-- start of DATA FOR THIS TASK --

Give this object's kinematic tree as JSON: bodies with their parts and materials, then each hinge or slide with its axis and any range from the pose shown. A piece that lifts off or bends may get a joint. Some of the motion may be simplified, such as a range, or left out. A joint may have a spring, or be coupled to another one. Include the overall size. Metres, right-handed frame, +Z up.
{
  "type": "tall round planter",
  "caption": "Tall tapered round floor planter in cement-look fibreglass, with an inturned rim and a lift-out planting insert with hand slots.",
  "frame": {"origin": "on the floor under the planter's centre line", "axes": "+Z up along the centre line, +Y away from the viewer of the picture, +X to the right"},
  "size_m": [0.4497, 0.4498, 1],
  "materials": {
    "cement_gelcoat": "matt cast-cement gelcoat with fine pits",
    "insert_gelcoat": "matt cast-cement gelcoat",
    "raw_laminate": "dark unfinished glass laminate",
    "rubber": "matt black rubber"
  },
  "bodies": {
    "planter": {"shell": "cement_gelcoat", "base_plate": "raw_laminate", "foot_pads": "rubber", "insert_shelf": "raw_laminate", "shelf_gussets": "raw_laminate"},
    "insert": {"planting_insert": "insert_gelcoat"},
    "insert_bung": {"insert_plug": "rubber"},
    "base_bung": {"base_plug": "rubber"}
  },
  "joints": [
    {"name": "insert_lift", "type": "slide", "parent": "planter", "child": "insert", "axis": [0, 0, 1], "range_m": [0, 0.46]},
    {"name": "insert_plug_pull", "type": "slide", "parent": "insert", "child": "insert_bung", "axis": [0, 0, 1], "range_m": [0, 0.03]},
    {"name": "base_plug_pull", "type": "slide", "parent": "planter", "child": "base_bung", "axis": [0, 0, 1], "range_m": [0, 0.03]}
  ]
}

-- end of DATA FOR THIS TASK --
-- start of DATA FOR THIS TASK --

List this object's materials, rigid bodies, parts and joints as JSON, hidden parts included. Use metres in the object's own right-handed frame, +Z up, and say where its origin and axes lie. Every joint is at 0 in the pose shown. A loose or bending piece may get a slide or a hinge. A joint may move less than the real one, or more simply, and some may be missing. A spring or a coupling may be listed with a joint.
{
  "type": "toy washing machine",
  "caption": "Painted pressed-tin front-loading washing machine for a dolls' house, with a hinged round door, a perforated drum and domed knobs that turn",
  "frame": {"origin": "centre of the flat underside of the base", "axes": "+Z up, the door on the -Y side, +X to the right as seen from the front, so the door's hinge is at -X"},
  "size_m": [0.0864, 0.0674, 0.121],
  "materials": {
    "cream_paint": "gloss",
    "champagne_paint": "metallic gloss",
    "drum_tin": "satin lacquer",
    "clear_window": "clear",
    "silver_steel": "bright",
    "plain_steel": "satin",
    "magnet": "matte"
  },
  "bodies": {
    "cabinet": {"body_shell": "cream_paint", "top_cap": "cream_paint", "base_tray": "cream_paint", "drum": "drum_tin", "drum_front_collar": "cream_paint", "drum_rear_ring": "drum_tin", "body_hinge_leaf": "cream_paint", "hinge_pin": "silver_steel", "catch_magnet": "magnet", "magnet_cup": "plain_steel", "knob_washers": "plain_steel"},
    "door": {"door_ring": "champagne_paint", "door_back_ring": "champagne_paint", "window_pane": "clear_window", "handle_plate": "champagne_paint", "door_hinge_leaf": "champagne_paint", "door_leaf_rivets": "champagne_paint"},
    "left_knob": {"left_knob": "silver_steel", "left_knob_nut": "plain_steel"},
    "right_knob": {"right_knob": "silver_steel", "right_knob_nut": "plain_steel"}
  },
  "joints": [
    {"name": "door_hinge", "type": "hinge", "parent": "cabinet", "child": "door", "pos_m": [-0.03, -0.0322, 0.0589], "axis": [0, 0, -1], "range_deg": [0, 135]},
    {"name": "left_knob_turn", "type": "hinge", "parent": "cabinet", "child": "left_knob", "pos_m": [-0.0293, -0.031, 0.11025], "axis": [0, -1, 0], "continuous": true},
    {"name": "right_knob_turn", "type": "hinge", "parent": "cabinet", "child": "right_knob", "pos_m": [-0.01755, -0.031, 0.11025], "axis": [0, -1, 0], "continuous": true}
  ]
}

-- end of DATA FOR THIS TASK --

# WHAT THIS TASK INVOLVES:
Search the entries for the word "parts" and gather every line where it appears.

# ANSWER IN FULL:
Give this object's kinematic tree as JSON: bodies with their parts and materials, then each hinge or slide with its axis and any range from the pose shown. A piece that lifts off or bends may get a joint. Some of the motion may be simplified, such as a range, or left out. A joint may have a spring, or be coupled to another one. Include the overall size. Metres, right-handed frame, +Z up.
List this object's materials, rigid bodies, parts and joints as JSON, hidden parts included. Use metres in the object's own right-handed frame, +Z up, and say where its origin and axes lie. Every joint is at 0 in the pose shown. A loose or bending piece may get a slide or a hinge. A joint may move less than the real one, or more simply, and some may be missing. A spring or a coupling may be listed with a joint.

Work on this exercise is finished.